Einfluss von Bolton USA wollen offenbar einen Regimewechsel in Teheran

Washington · Über John Bolton sagt man in Washington, er kenne keinen Konflikt, der sich militärisch nicht regeln ließe. Als er im April vor einem Jahr das Amt des Nationalen Sicherheitsberaters antrat, war er der scheinbar Vergessene, der aus der Versenkung auftauchte.

 John Bolton gilt als der offensivste Außenpolitiker der US-Konservativen.

John Bolton gilt als der offensivste Außenpolitiker der US-Konservativen.

Foto: AP/Alex Brandon

Ein Anhänger bewaffneter Interventionen, auf die Amerikas politischer Klasse, gleich welcher Partei, nach dem Fiasko im Irak der Appetit gründlich vergangen war. 13 Monate später hat Bolton seine aggressive Linie gegen Iran in der US-Regierung offenbar durchgesetzt.

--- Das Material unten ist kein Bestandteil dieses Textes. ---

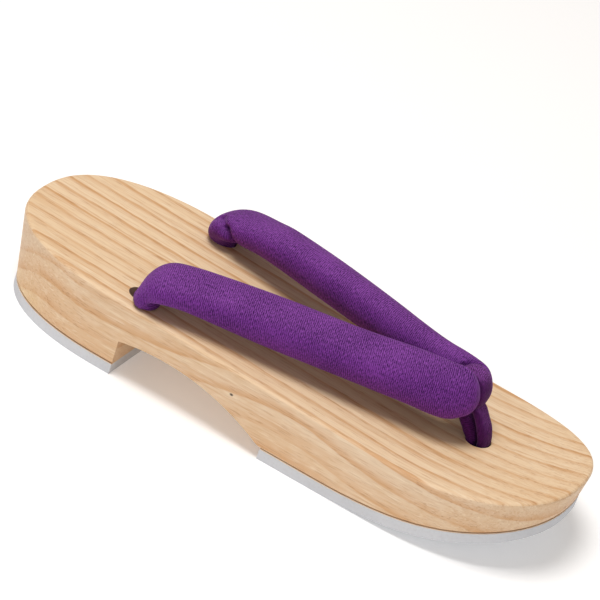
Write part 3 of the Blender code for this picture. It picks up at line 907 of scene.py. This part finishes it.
def make_floor():
    """A plain pale floor."""
    bpy.ops.mesh.primitive_plane_add(size=FLOOR_SIZE, location=(0.0, 0.0, -FLOOR_DROP))
    floor = bpy.context.object
    floor.name = "floor"
    paper = Finish("paper", Roughness=0.9, Emission_Strength=FLOOR_GLOW,
                   Base_Color=PAPER_WHITE, Emission_Color=GLOW_WHITE)
    floor.data.materials.append(paper.material)


def make_light(lamp):
    """A round soft lamp turned to the sandal."""
    disk = bpy.data.lights.new(lamp.name, "AREA")
    disk.shape, disk.size, disk.energy = "DISK", lamp.size, lamp.power
    light = placed(lamp.name, disk)
    light.location = lamp.place
    light.rotation_euler = (LAMP_AIM - lamp.place).to_track_quat("-Z", "Y").to_euler()


def make_room():
    """The warm light that comes from all round."""
    world = bpy.data.worlds.new("studio")
    world.use_nodes = True
    background = world.node_tree.nodes["Background"]
    background.inputs["Color"].default_value = ROOM_COLOUR
    background.inputs["Strength"].default_value = ROOM_STRENGTH
    bpy.context.scene.world = world


def make_camera():
    """The camera at the photograph's view."""
    lens = bpy.data.cameras.new("camera")
    lens.lens, lens.sensor_width = CAMERA_LENS, CAMERA_SENSOR
    lens.clip_start, lens.clip_end = CAMERA_CLIP
    camera = placed("camera", lens)
    turn = (CAMERA_AIM - CAMERA_PLACE).to_track_quat("-Z", "Y").to_matrix().to_4x4()
    roll = Matrix.Rotation(math.radians(CAMERA_ROLL), 4, "Z")
    camera.matrix_world = Matrix.Translation(CAMERA_PLACE) @ turn @ roll
    bpy.context.scene.camera = camera


def main():
    """Sets the stage, then dresses each piece of the sandal."""
    make_camera()
    make_floor()
    make_room()
    for lamp in LAMPS:
        make_light(lamp)
    bpy.context.scene.view_settings.view_transform = "Standard"

    rubber, glue, cord = rubber_finish(), glue_finish(), cord_finish()
    dress("base", wood_finish())
    ease_edges()
    for tread in ("heel", "forefoot"):
        dress(f"{tread}_pad", rubber)
        make_glue(f"{tread}_glue", f"{tread}_pad", glue)
    make_strap(crepe_finish("strap_cloth", STRAP_CREPE))
    make_loop(crepe_finish("loop_cloth", LOOP_CREPE))
    make_knot("front_knot_cord", "front_knot", FRONT_KNOT_DIAMETER, FRONT_KNOT_HEIGHT, cord)
    for side in ("right", "left"):
        name, node = f"rear_knot_cord_{side}", f"rear_knot_{side}"
        make_knot(name, node, REAR_KNOT_DIAMETER, REAR_KNOT_HEIGHT, cord)


main()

Auf die Frage, worauf sie hinausläuft, gibt es zwei Antworten, eine offizielle und eine inoffizielle. Nach der offiziellen soll das Anziehen wirtschaftlicher Daumenschrauben Teheran so unter Druck setzen, dass die Abgesandten Hassan Ruhanis an den Verhandlungstisch zurückkehren. Diesmal aber soll es nicht nur um das Nuklearprogramm gehen, sondern auch um Raketen und Regionalpolitik, von der iranischen Einmischung in Syrien und im Jemen bis hin zur Unterstützung der Hisbollah im Libanon.

Folgt man indes der inoffiziellen Version, dann versprechen sich Falken wie Bolton von der Sanktionsspirale ein Szenario, in dem eine akute Wirtschaftskrise einen Volksaufstand nach sich zieht – und in der Folge einen Regimewechsel. Seit dem ernüchternden Kapitel Irak-Invasion gibt es nicht mehr viele in Washington, die Gefallen an dem Gedanken finden. Donald Trumps 70 Jahre alter Sicherheitsberater gehört ohne Zweifel dazu.

Gemäß der Logik der Eskalation reagierte der US-Präsident auf die Ankündigung Irans, seine Verpflichtungen aus dem Atomabkommen nicht mehr vollständig umzusetzen, noch am Mittwochabend mit zusätzlichen Strafmaßnahmen. Sie sollen die Exporte von Eisen, Stahl, Kupfer und Aluminium treffen, etwa ein Zehntel der iranischen Ausfuhren. Mit bereits zuvor verhängten Sanktionen will Washington zum einen die Ölindustrie des mittelöstlichen Landes in die Knie zwingen und zum anderen Firmen in aller Welt davon abschrecken, Handel mit Teheran zu treiben. Wer Geschäfte über die iranische Zentralbank abwickelt, für den sind US-Banken tabu.

Dass dies vor allem die Europäer in ein Dilemma stürzt, hat Wendy Sherman, als Emissärin Barack Obamas federführend an den Atomgesprächen beteiligt, im Fernsehsender PBS noch einmal schnörkellos auf den Punkt gebracht. Kein Unternehmen, das vor der Wahl stehe, dürfte seinem Iran-Geschäft den Vorzug vor dem in Amerika geben, sagt sie. Bloß sei dieser Druck nur ein taktisches Mittel, ohne dass ein schlüssiges Konzept erkennbar wäre. Was man denn erreicht habe seit Trumps Ausstieg aus dem Atomdeal? Im Nahen Osten verhalte sich der Iran eher noch konfrontativer, das iranische Volk erfreue sich keiner größeren Freiheiten, und das Weiße Haus dränge Teheran zurück auf einen Pfad, der zu einem Kernwaffenarsenal führen könnte.

Dessen ungeachtet treibt Trump, angespornt von Bolton, die „Kam­pagne des maximalen Drucks“ voran. Dabei passen der Präsident und sein interventionistischer Sicherheitsberater auf den ersten Blick gar nicht zusammen. Als er gewählt wurde, stand Trump für weltpolitischen Rückzug, nicht für weltweites Eingreifen, auch wenn er das Iran-Abkommen als schlechtesten Deal aller Zeiten kritisierte. Er predigte militärische Stärke, aber als Mittel der Abschreckung, um Kriege zu vermeiden. „Wir werden aufhören, ausländische Regierungen zu stürzen, über die wir nichts wissen und mit denen wir nichts zu tun haben“, sagte er 2016. Bolton dagegen steht im Ruf, der offensivste Außenpolitiker in den Reihen der Konservativen zu sein.